• **EXERCISE GOAL**: Repeat everything from the line holding "rings = [chain_ring(x, CHAIN_HALF, -CHAIN_THICK" to the line holding "obj.matrix_parent_inverse = Matrix.Identity(4)", inclusive, exactly. Leave out the rest.

• **DATASET CONTENT**:

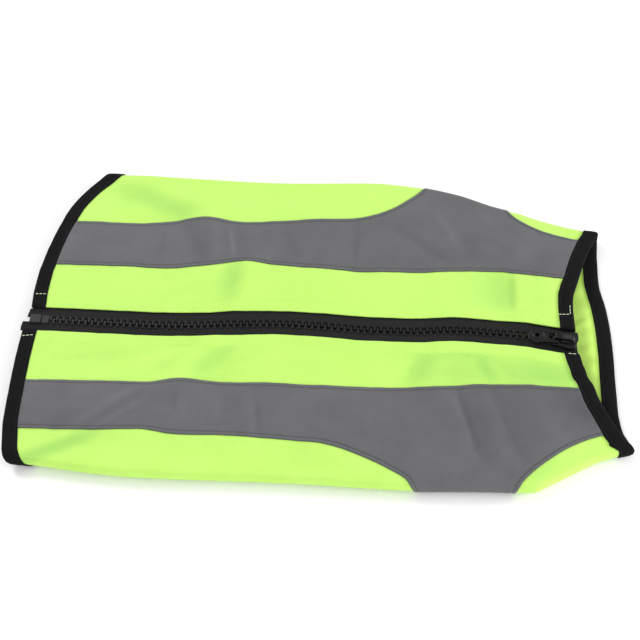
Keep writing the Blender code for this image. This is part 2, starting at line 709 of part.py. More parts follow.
grids = {}
for side, which in ((1, "far"), (-1, "near")):
    x, s = side_grid(side)
    grids[side] = (x, s)
    columns, rows = x.shape
    points, normals = lie(x, s).reshape(-1, 3), facing(x, s).reshape(-1, 3)
    wall(
        "side_panel_" + which,
        points,
        normals,
        grid_faces(columns, rows, lambda i, j: True),
        -CLOTH / 2,
        CLOTH / 2,
        LIME,
    )
    wall(
        "reflective_strip_" + which,
        points,
        normals,
        grid_faces(
            columns,
            rows,
            lambda i, j: (ROW_IN <= j < ROW_OUT and 1 <= i < COLUMN_NECK)
            or (j >= ROW_OUT and COLUMN_BRANCH0 <= i < COLUMN_BRANCH1),
        ),
        LEG_LOW,
        LEG_HIGH,
        GREY,
    )
    # Zip tape: sewn under the panel's two rows beside the zip, with its free inner part and
    # cut ends running on through the bindings.
    inner_s = np.array([CHAIN_HALF + GAP, TAPE_SHOW - GAP, TAPE_HALF]) * side
    tape_x = np.concatenate([np.full((1, 3), ZIP_HEM_END), x[1 : COLUMN_NECK + 1, [0, 0, 1]], np.full((1, 3), ZIP_NECK_END)])
    tape_s = np.broadcast_to(inner_s, tape_x.shape)
    last = len(tape_x) - 1
    wall(
        "zip_tape_" + which,
        lie(tape_x, tape_s).reshape(-1, 3),
        facing(tape_x, tape_s).reshape(-1, 3),
        grid_faces(last + 1, 3, lambda i, j: j == 0 or 0 < i < last - 1),
        -TAPE_DROP - CLOTH / 2,
        -TAPE_DROP + CLOTH / 2,
        BLACK_WEAVE,
    )

seams = {side: grids[side][0][:, -1] for side in (1, -1)}
_, belly_y = build_belly(LIME, seams)
for name, end, column, inner, edge_x in (
    ("hem_binding", "hem", 0, 1, hem_x),
    ("neck_binding", "neck", -1, -2, neck_x),
):
    places = {side: list(zip(grids[side][1][column], grids[side][1][inner])) for side in (1, -1)}
    bound_edge(name, end, edge_x, places, belly_y[column])


def chain_ring(x, half, low, high):
    place, along, across, up = zip_frame(x)
    corners = ((-half, low), (half, low), (half, high), (-half, high))
    return [place + across * v + up * (w - TAPE_DROP) for v, w in corners]


rings = [chain_ring(x, CHAIN_HALF, -CHAIN_THICK / 2, CHAIN_THICK / 2) for x in np.linspace(PIN_X1 + GAP, SLIDER_X + 0.3, 34)]
sweep("zip_chain", rings, BLACK_PLASTIC)
rings = [chain_ring(x, CHAIN_HALF - 0.5, -1.2, 1.2) for x in (BOX_X1 + GAP, PIN_X1)]
sweep("zip_pin", rings, BLACK_PLASTIC)
box = prism(
    (
        (BOX_X0 - BOX_X1, -CHAIN_HALF),
        (0.0, -CHAIN_HALF),
        (0.0, CHAIN_HALF),
        (BOX_X0 - BOX_X1, CHAIN_HALF),
    ),
    -BOX_THICK / 2,
    BOX_THICK / 2,
)
hard_piece("zip_box", BOX_X1, TAPE_DROP, box[0], box[1], BLACK_PLASTIC, bevel=0.4)
for side, which in ((1, "far"), (-1, "near")):
    stop = prism([(a, side * b) for a, b in ((2.2, 1.3), (2.2, 2.9), (5.6, 2.9), (5.6, 1.3))], -1.1, 1.1)
    hard_piece("zip_stop_" + which, SLIDER_X, TAPE_DROP, stop[0], stop[1], BLACK_PLASTIC, bevel=0.25)
plate_top = build_slider()
build_tab(plate_top)
bpy.context.view_layer.update()
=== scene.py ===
"""Looks of the reflective dog vest, laid flat with its zip up.

The cloth is made on the form of the CAD solids, worked out from the same tables: x runs
along the zip from hem to neck, s runs across the cut, + to the far side and - to the near
side of the zip. Lengths are in millimetres until a mesh is made.
"""

import functools
import math

import bmesh
import bpy
import numpy as np
from mathutils import Matrix


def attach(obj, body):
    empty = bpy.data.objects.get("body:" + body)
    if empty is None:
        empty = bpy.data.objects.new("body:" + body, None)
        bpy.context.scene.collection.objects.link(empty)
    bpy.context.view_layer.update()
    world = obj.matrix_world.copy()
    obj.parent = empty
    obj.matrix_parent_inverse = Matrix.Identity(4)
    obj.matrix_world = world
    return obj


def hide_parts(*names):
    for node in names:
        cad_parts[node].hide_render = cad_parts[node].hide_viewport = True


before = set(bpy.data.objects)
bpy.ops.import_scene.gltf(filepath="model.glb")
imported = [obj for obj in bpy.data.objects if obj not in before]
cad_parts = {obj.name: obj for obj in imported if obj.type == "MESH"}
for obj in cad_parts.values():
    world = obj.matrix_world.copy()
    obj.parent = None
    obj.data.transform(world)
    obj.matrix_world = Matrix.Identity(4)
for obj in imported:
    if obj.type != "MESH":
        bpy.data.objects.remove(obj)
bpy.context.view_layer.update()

MM = 0.001
ORIGIN = np.array([16.21, 5.79, 0.0])

# ---- sizes of the cut, as in the CAD ---------------------------------------------------
TAPE_SHOW, TAPE_HALF = 7.2, 14.5
STRIP_IN, STRIP_OUT = 38.0, 70.5
BINDING, BINDING_EDGE = 8.0, 1.3
FOLD_R, LOW, REST = 3.0, 1.8, 0.5
DOME_REACH = 30.0
SEAM_FAR, SEAM_NEAR = 12.0, 24.0
GAP = 0.3
CLOTH = 0.5                  # half the knit's thickness
PANEL_START = 7.8            # where the panels' rounded edges beside the zip begin
CHAIN_HALF, TAPE_DROP = 2.9, 1.3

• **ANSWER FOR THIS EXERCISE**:
rings = [chain_ring(x, CHAIN_HALF, -CHAIN_THICK / 2, CHAIN_THICK / 2) for x in np.linspace(PIN_X1 + GAP, SLIDER_X + 0.3, 34)]
sweep("zip_chain", rings, BLACK_PLASTIC)
rings = [chain_ring(x, CHAIN_HALF - 0.5, -1.2, 1.2) for x in (BOX_X1 + GAP, PIN_X1)]
sweep("zip_pin", rings, BLACK_PLASTIC)
box = prism(
    (
        (BOX_X0 - BOX_X1, -CHAIN_HALF),
        (0.0, -CHAIN_HALF),
        (0.0, CHAIN_HALF),
        (BOX_X0 - BOX_X1, CHAIN_HALF),
    ),
    -BOX_THICK / 2,
    BOX_THICK / 2,
)
hard_piece("zip_box", BOX_X1, TAPE_DROP, box[0], box[1], BLACK_PLASTIC, bevel=0.4)
for side, which in ((1, "far"), (-1, "near")):
    stop = prism([(a, side * b) for a, b in ((2.2, 1.3), (2.2, 2.9), (5.6, 2.9), (5.6, 1.3))], -1.1, 1.1)
    hard_piece("zip_stop_" + which, SLIDER_X, TAPE_DROP, stop[0], stop[1], BLACK_PLASTIC, bevel=0.25)
plate_top = build_slider()
build_tab(plate_top)
bpy.context.view_layer.update()
=== scene.py ===
"""Looks of the reflective dog vest, laid flat with its zip up.

The cloth is made on the form of the CAD solids, worked out from the same tables: x runs
along the zip from hem to neck, s runs across the cut, + to the far side and - to the near
side of the zip. Lengths are in millimetres until a mesh is made.
"""

import functools
import math

import bmesh
import bpy
import numpy as np
from mathutils import Matrix


def attach(obj, body):
    empty = bpy.data.objects.get("body:" + body)
    if empty is None:
        empty = bpy.data.objects.new("body:" + body, None)
        bpy.context.scene.collection.objects.link(empty)
    bpy.context.view_layer.update()
    world = obj.matrix_world.copy()
    obj.parent = empty
    obj.matrix_parent_inverse = Matrix.Identity(4)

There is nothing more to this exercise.